Example: stabilizing a sticky-header interaction in Playwright

Here is a compact pattern that is often more reliable than a bare click after scrolling:

typescript

const item = page.getByRole('button', { name: 'Continue' });
await item.scrollIntoViewIfNeeded();
await expect(item).toBeVisible();
await expect(item).toBeEnabled();
await item.click();

If a sticky header still overlaps the target, adjust the page design or scroll the surrounding container to center the item before clicking. The goal is not to hide the issue with a retry, it is to make the interaction geometry deterministic.

The real fix is usually in the product code, not the test

When Safari-specific scroll flakiness appears, it is tempting to blame the test framework. Sometimes the framework contributes, but in many cases the underlying UI is simply brittle. A layout that depends on exact scroll positioning, overlapping sticky elements, or delayed repainting is difficult for both humans and automation.

That is why the best long-term fix is usually a product change, such as:

  • reducing nested scroll containers
  • keeping sticky headers compact and stable
  • avoiding scroll-triggered DOM shifts
  • making target areas larger and less overlap-prone
  • using clearer test hooks for scrollable regions

A test suite can only be as stable as the interaction model it is validating.

Closing thought

Safari is often where scroll assumptions go to break. If your test suite only fails there, do not assume Safari is being random. More often, Safari is exposing a hidden dependency on layout timing, overflow structure, or click geometry that other browsers happened to tolerate.

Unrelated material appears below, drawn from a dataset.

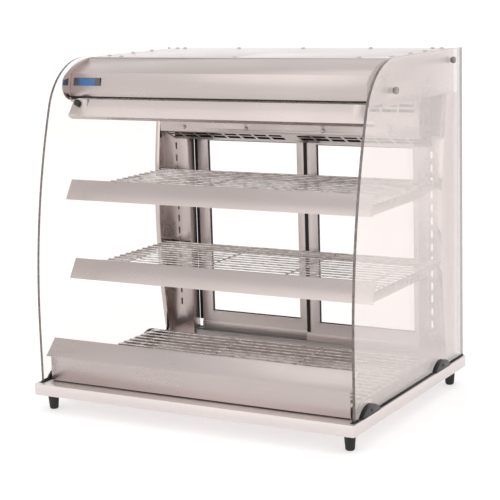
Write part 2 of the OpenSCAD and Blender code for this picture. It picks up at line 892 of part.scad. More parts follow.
module track(z0, z1, rib0, rib1) {
    track_half = column_in - sheet - 0.2;
    color("gainsboro") place() union() {
        block([-track_half, rib_places[0], z0], [track_half, rib_places[2] + rib_t, z1]);
        for (y = rib_places) block([-track_half, y, rib0], [track_half, y + rib_t, rib1]);
    }
}

module bottom_track() {
    track(tray_top, tray_top + 1.8, tray_top, tray_top + 10);
}

module top_track() {
    track(head_z - 1.8, head_z, head_z - 14, head_z);
}

base_tray();
base_cover();
foot(-1, foot_inset);  // foot_front_left
foot(1, foot_inset);  // foot_front_right
foot(-1, case_d - foot_inset);  // foot_rear_left
foot(1, case_d - foot_inset);  // foot_rear_right
foot_screws();
glass_channel(-1);  // glass_channel_left
glass_channel(1);  // glass_channel_right
side_glass(-1);  // side_glass_left
side_glass(1);  // side_glass_right
glass_clamps(-1);  // glass_clamps_left
glass_clamps(1);  // glass_clamps_right
standoffs(-1);  // standoffs_left
standoffs(1);  // standoffs_right
column(-1);  // column_left
column(1);  // column_right
hood_cheek(-1);  // hood_cheek_left
hood_cheek(1);  // hood_cheek_right
hood_front();
front_seals();
top_cover();
sheet_screws();
hood_floor();
rear_panel();
rear_post(-1);  // rear_post_left
rear_post(1);  // rear_post_right
duct_front();
air_grille();
lamp_cover();
cover_pins();
lamp_tube();
lampholders();
blower_motor();
blower_wheel();
heater_element();
terminal_block();
switch_housing(power_x);  // power_switch
rocker(power_x);  // power_rocker
switch_housing(lamp_x);  // lamp_switch
rocker(lamp_x);  // lamp_rocker
thermostat();
thermostat_knob();
pilot_lamp();
cable_gland();
shelf(upper_z);  // upper_shelf
rack(upper_z, 176, 15, flange_x + 1, cross_wires);  // upper_rack
shelf(middle_z);  // middle_shelf
rack(middle_z, 176, 15, flange_x + 1, cross_wires);  // middle_rack
deck_front();
deck_frame();
rack(deck_z, 80, 16, deck_x - 4, cross_wires);  // deck_rack
door_frame(left_edge, rear_track_y, 1);  // door_left
door_glass(left_edge, rear_track_y, 1);  // door_left_glass
door_left_seal();
door_frame(right_edge, front_track_y, -1);  // door_right
door_glass(right_edge, front_track_y, -1);  // door_right_glass
door_right_seal();
bottom_track();
top_track();
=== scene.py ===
"""A hot food display case: its finishes, its small fittings and the studio round it."""

import logging
import math
from dataclasses import dataclass
from enum import Enum

import bpy
from mathutils import Matrix, Vector


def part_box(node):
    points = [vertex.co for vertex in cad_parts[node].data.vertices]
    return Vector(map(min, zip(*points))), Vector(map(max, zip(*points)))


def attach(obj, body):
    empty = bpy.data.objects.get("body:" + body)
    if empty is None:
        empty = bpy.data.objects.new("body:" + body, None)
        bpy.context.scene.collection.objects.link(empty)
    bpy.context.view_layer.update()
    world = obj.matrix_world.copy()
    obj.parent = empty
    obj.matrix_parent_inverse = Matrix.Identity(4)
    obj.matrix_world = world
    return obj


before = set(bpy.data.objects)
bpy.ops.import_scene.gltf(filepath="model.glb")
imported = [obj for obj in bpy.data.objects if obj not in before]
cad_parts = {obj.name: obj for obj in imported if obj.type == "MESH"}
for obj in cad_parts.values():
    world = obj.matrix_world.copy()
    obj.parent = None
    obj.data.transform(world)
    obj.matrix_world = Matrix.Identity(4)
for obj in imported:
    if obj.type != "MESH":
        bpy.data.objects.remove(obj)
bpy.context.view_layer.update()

MM = 0.001
log = logging.getLogger("display_case")

Point = tuple[float, float, float]


class Grain(Enum):
    """The way that a sheet was brushed, as stretches of the pattern along X, Y and Z."""

    ACROSS = (0.02, 1.0, 1.0)
    ALONG = (1.0, 0.02, 1.0)
    UPRIGHT = (1.0, 1.0, 0.02)


class Axis(Enum):
    """A direction that a turned piece points in, with the turn that takes +Z there."""

    LEFT = (0.0, -math.pi / 2, 0.0)
    RIGHT = (0.0, math.pi / 2, 0.0)
    BACK = (-math.pi / 2, 0.0, 0.0)
    UP = (0.0, 0.0, 0.0)


# ---- colours and nodes ----


def linear(hex_colour: str) -> tuple[float, float, float, float]:
    """An sRGB hex colour as the linear colour that shaders take.

    Args:
        hex_colour: Six hex digits after a hash sign.

    Returns:
        Red, green, blue and an alpha of 1.
    """
    parts = [int(hex_colour[i : i + 2], 16) / 255 for i in (1, 3, 5)]
    low = [c / 12.92 if c <= 0.04045 else ((c + 0.055) / 1.055) ** 2.4 for c in parts]
    return (low[0], low[1], low[2], 1.0)


def add_node(
    tree: bpy.types.NodeTree, kind: str, inputs: dict | None = None, **settings: object
) -> bpy.types.Node:
    """Adds a node, sets it up and links it.

    Args:
        tree: The node tree to add to.
        kind: The node's type name.
        inputs: Values or output sockets for its inputs, by name or number.
        **settings: Attributes of the node itself.

    Returns:
        The new node.
    """
    node = tree.nodes.new(kind)
    for name, value in settings.items():
        setattr(node, name, value)
    for name, value in (inputs or {}).items():
        if isinstance(value, bpy.types.NodeSocket):
            tree.links.new(value, node.inputs[name])
        else:
            node.inputs[name].default_value = value
    return node


def set_ramp(ramp: bpy.types.Node, stops: list[tuple[float, tuple]]) -> None:
    """Gives a colour ramp its stops.

    Args:
        ramp: The Color Ramp node.
        stops: A place from 0 to 1 and a linear colour for each stop.
    """
    elements = ramp.color_ramp.elements
    while len(elements) < len(stops):
        elements.new(0.5)
    for element, (place, colour) in zip(elements, stops):
        element.position = place
        element.color = colour


def grey(level: float) -> tuple[float, float, float, float]:
    """A grey as a linear colour."""
    return (level, level, level, 1.0)


@dataclass(frozen=True)
class Finish:
    """A surface finish; build makes its material once, and later calls give it again."""

    name: str

    def build(self) -> bpy.types.Material:
        """Makes the material, or finds it if it was made before.

        Returns:
            The finished material.
        """
        material = bpy.data.materials.get(self.name)
        if material is None:
            material = bpy.data.materials.new(self.name)
            material.use_nodes = True
            material.node_tree.nodes.clear()
            tree = material.node_tree
            out = add_node(tree, "ShaderNodeOutputMaterial")
            tree.links.new(self.surface(tree), out.inputs["Surface"])
        return material

    def surface(self, tree: bpy.types.NodeTree) -> bpy.types.NodeSocket:
        """Builds the shader and gives its output socket."""
        raise NotImplementedError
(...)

The best way to reduce these failures is to treat scrolling as a first-class part of the test design, not a side effect. Once you identify the real scroll container, account for sticky overlays, and wait for the layout to settle, many of the Safari-only flakes stop being mysterious and start becoming fixable.

For teams that rely on browser automation, understanding these browser-specific behaviors is part of good software testing and durable test automation.